━━ PROVIDED MATERIAL ━━

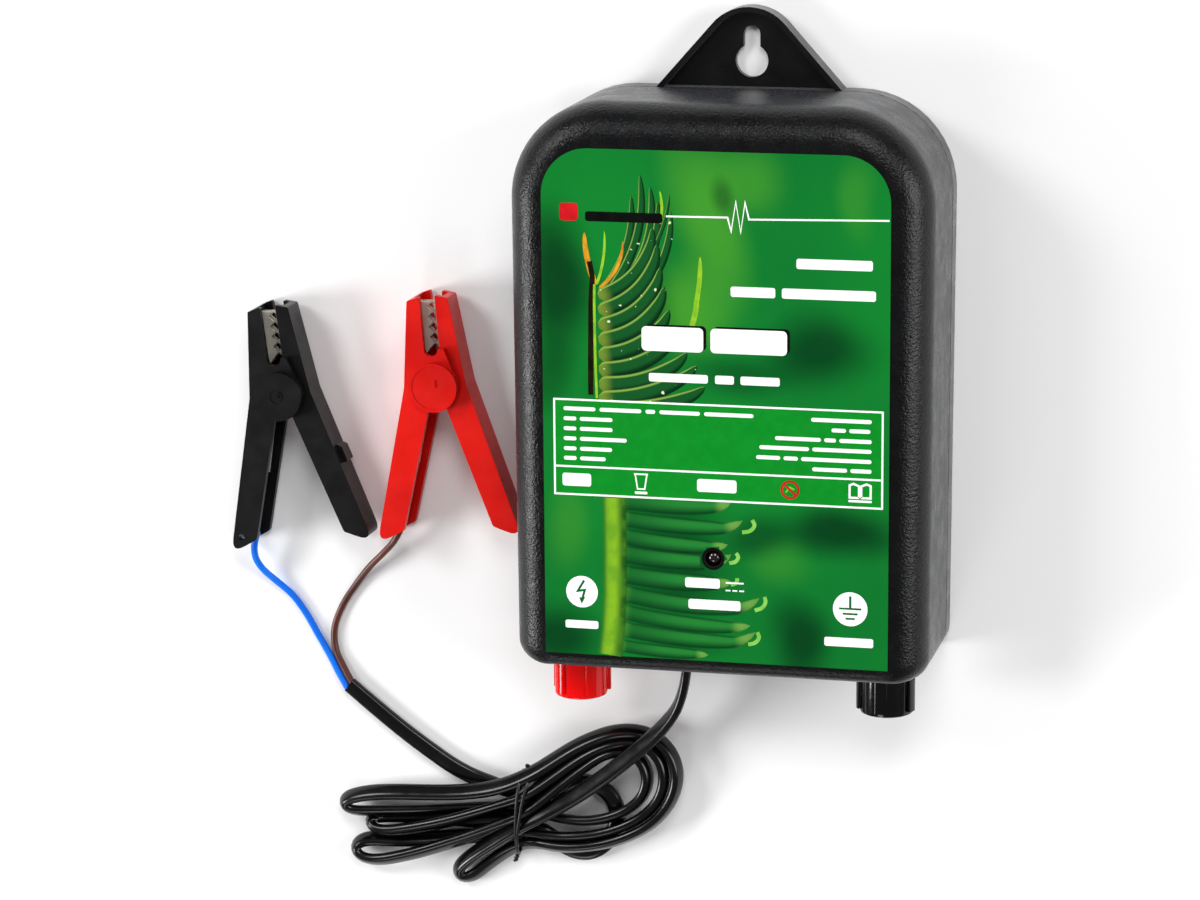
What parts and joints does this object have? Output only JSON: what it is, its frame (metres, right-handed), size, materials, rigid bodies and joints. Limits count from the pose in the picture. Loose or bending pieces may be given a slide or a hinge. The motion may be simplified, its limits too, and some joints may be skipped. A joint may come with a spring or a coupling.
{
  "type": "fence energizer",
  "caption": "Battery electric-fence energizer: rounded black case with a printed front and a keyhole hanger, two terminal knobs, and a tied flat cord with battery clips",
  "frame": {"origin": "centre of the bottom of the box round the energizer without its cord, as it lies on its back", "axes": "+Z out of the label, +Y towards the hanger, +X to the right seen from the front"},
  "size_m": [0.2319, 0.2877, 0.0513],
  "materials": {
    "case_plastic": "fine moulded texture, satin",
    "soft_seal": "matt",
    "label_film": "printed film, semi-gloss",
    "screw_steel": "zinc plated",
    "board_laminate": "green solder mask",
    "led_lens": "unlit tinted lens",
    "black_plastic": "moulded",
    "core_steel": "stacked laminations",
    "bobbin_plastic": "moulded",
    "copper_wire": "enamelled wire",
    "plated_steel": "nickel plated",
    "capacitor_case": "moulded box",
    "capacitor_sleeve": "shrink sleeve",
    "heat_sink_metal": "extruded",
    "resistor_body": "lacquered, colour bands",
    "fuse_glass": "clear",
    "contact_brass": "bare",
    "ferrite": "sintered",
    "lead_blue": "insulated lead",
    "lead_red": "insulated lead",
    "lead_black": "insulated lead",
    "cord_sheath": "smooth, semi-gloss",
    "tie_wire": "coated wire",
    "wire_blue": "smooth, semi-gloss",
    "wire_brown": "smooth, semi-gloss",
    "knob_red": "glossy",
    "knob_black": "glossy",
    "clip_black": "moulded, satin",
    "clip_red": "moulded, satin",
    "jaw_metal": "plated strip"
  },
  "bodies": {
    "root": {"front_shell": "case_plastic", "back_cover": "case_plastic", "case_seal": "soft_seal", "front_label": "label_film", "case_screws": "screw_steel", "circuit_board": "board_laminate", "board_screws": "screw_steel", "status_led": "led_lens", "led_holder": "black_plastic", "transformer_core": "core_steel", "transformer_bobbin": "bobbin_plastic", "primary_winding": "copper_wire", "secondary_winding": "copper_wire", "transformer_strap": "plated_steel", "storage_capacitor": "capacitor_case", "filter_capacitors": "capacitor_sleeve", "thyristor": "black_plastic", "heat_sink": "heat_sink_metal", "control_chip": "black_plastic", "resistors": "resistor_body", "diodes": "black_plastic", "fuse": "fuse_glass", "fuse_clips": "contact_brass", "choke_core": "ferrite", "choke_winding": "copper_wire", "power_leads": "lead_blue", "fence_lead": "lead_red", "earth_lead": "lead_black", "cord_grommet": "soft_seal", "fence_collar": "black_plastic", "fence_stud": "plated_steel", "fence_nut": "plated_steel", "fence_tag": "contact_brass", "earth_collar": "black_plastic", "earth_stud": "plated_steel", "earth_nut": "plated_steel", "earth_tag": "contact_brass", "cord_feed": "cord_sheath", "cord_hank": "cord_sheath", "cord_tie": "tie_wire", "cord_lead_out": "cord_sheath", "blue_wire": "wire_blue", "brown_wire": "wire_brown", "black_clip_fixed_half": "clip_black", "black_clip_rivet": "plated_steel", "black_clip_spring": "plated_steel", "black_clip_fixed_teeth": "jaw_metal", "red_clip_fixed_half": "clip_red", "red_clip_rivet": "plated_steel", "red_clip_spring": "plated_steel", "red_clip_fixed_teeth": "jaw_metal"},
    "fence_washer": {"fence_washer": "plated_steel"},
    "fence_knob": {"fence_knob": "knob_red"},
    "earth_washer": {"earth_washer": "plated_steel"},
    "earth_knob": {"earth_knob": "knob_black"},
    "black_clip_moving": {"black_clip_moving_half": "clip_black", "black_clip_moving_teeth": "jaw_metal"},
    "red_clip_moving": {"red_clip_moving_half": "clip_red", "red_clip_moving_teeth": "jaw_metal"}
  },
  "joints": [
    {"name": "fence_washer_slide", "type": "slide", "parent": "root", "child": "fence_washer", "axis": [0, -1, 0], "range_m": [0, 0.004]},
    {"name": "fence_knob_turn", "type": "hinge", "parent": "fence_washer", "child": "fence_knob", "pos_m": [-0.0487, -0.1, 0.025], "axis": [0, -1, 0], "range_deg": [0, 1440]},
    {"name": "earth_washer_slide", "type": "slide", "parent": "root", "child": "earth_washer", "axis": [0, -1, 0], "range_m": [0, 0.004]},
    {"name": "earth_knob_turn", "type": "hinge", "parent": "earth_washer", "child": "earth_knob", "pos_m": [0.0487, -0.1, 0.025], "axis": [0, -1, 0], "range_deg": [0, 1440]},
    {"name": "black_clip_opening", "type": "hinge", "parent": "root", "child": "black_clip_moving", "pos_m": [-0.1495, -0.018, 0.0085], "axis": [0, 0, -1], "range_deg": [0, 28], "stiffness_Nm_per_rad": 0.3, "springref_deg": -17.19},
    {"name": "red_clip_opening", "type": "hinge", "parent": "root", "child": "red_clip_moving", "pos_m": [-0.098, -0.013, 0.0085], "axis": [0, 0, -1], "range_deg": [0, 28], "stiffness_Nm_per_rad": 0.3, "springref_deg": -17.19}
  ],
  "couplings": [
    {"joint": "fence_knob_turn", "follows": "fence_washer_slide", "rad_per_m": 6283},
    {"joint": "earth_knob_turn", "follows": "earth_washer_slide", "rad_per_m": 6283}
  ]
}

━━━

Copy each line of the data exactly, leaving nothing out.

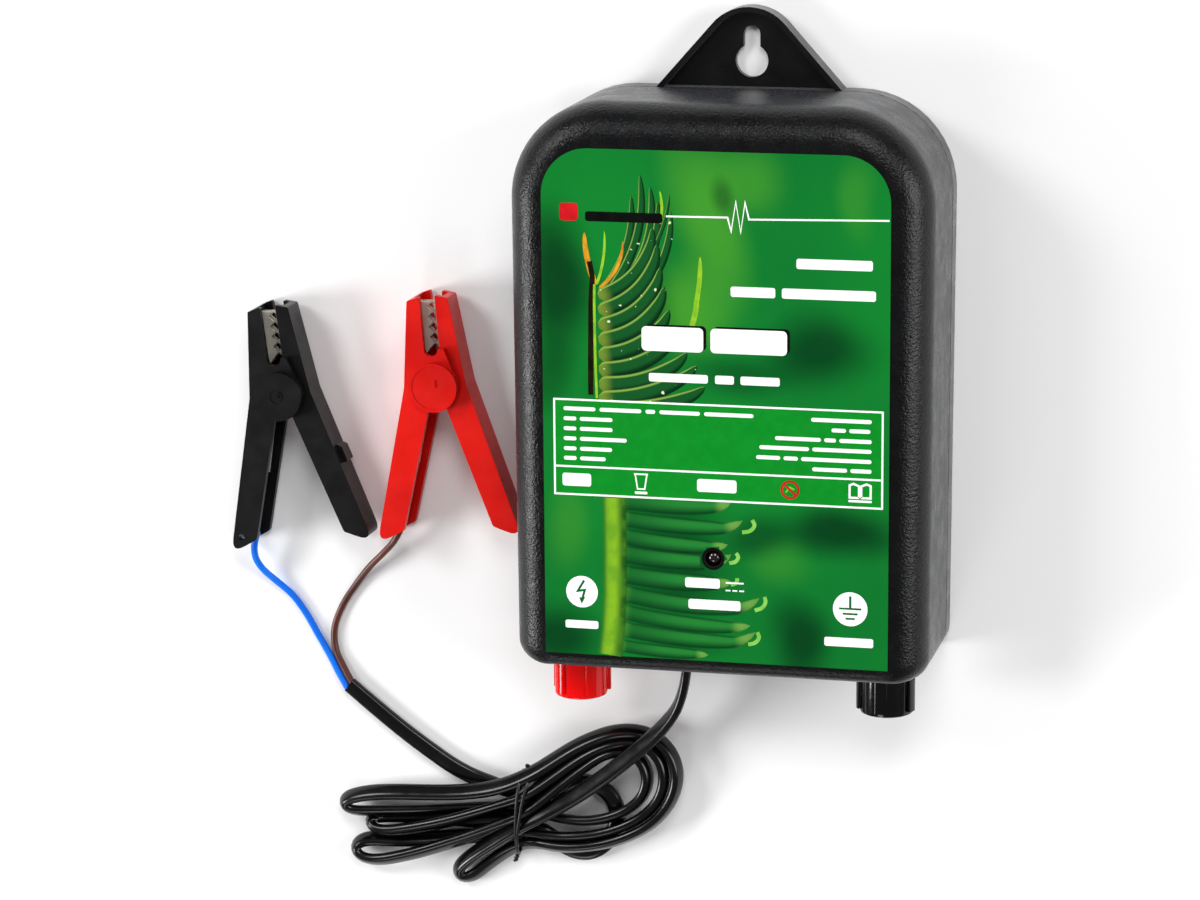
What parts and joints does this object have? Output only JSON: what it is, its frame (metres, right-handed), size, materials, rigid bodies and joints. Limits count from the pose in the picture. Loose or bending pieces may be given a slide or a hinge. The motion may be simplified, its limits too, and some joints may be skipped. A joint may come with a spring or a coupling.
{
  "type": "fence energizer",
  "caption": "Battery electric-fence energizer: rounded black case with a printed front and a keyhole hanger, two terminal knobs, and a tied flat cord with battery clips",
  "frame": {"origin": "centre of the bottom of the box round the energizer without its cord, as it lies on its back", "axes": "+Z out of the label, +Y towards the hanger, +X to the right seen from the front"},
  "size_m": [0.2319, 0.2877, 0.0513],
  "materials": {
    "case_plastic": "fine moulded texture, satin",
    "soft_seal": "matt",
    "label_film": "printed film, semi-gloss",
    "screw_steel": "zinc plated",
    "board_laminate": "green solder mask",
    "led_lens": "unlit tinted lens",
    "black_plastic": "moulded",
    "core_steel": "stacked laminations",
    "bobbin_plastic": "moulded",
    "copper_wire": "enamelled wire",
    "plated_steel": "nickel plated",
    "capacitor_case": "moulded box",
    "capacitor_sleeve": "shrink sleeve",
    "heat_sink_metal": "extruded",
    "resistor_body": "lacquered, colour bands",
    "fuse_glass": "clear",
    "contact_brass": "bare",
    "ferrite": "sintered",
    "lead_blue": "insulated lead",
    "lead_red": "insulated lead",
    "lead_black": "insulated lead",
    "cord_sheath": "smooth, semi-gloss",
    "tie_wire": "coated wire",
    "wire_blue": "smooth, semi-gloss",
    "wire_brown": "smooth, semi-gloss",
    "knob_red": "glossy",
    "knob_black": "glossy",
    "clip_black": "moulded, satin",
    "clip_red": "moulded, satin",
    "jaw_metal": "plated strip"
  },
  "bodies": {
    "root": {"front_shell": "case_plastic", "back_cover": "case_plastic", "case_seal": "soft_seal", "front_label": "label_film", "case_screws": "screw_steel", "circuit_board": "board_laminate", "board_screws": "screw_steel", "status_led": "led_lens", "led_holder": "black_plastic", "transformer_core": "core_steel", "transformer_bobbin": "bobbin_plastic", "primary_winding": "copper_wire", "secondary_winding": "copper_wire", "transformer_strap": "plated_steel", "storage_capacitor": "capacitor_case", "filter_capacitors": "capacitor_sleeve", "thyristor": "black_plastic", "heat_sink": "heat_sink_metal", "control_chip": "black_plastic", "resistors": "resistor_body", "diodes": "black_plastic", "fuse": "fuse_glass", "fuse_clips": "contact_brass", "choke_core": "ferrite", "choke_winding": "copper_wire", "power_leads": "lead_blue", "fence_lead": "lead_red", "earth_lead": "lead_black", "cord_grommet": "soft_seal", "fence_collar": "black_plastic", "fence_stud": "plated_steel", "fence_nut": "plated_steel", "fence_tag": "contact_brass", "earth_collar": "black_plastic", "earth_stud": "plated_steel", "earth_nut": "plated_steel", "earth_tag": "contact_brass", "cord_feed": "cord_sheath", "cord_hank": "cord_sheath", "cord_tie": "tie_wire", "cord_lead_out": "cord_sheath", "blue_wire": "wire_blue", "brown_wire": "wire_brown", "black_clip_fixed_half": "clip_black", "black_clip_rivet": "plated_steel", "black_clip_spring": "plated_steel", "black_clip_fixed_teeth": "jaw_metal", "red_clip_fixed_half": "clip_red", "red_clip_rivet": "plated_steel", "red_clip_spring": "plated_steel", "red_clip_fixed_teeth": "jaw_metal"},
    "fence_washer": {"fence_washer": "plated_steel"},
    "fence_knob": {"fence_knob": "knob_red"},
    "earth_washer": {"earth_washer": "plated_steel"},
    "earth_knob": {"earth_knob": "knob_black"},
    "black_clip_moving": {"black_clip_moving_half": "clip_black", "black_clip_moving_teeth": "jaw_metal"},
    "red_clip_moving": {"red_clip_moving_half": "clip_red", "red_clip_moving_teeth": "jaw_metal"}
  },
  "joints": [
    {"name": "fence_washer_slide", "type": "slide", "parent": "root", "child": "fence_washer", "axis": [0, -1, 0], "range_m": [0, 0.004]},
    {"name": "fence_knob_turn", "type": "hinge", "parent": "fence_washer", "child": "fence_knob", "pos_m": [-0.0487, -0.1, 0.025], "axis": [0, -1, 0], "range_deg": [0, 1440]},
    {"name": "earth_washer_slide", "type": "slide", "parent": "root", "child": "earth_washer", "axis": [0, -1, 0], "range_m": [0, 0.004]},
    {"name": "earth_knob_turn", "type": "hinge", "parent": "earth_washer", "child": "earth_knob", "pos_m": [0.0487, -0.1, 0.025], "axis": [0, -1, 0], "range_deg": [0, 1440]},
    {"name": "black_clip_opening", "type": "hinge", "parent": "root", "child": "black_clip_moving", "pos_m": [-0.1495, -0.018, 0.0085], "axis": [0, 0, -1], "range_deg": [0, 28], "stiffness_Nm_per_rad": 0.3, "springref_deg": -17.19},
    {"name": "red_clip_opening", "type": "hinge", "parent": "root", "child": "red_clip_moving", "pos_m": [-0.098, -0.013, 0.0085], "axis": [0, 0, -1], "range_deg": [0, 28], "stiffness_Nm_per_rad": 0.3, "springref_deg": -17.19}
  ],
  "couplings": [
    {"joint": "fence_knob_turn", "follows": "fence_washer_slide", "rad_per_m": 6283},
    {"joint": "earth_knob_turn", "follows": "earth_washer_slide", "rad_per_m": 6283}
  ]
}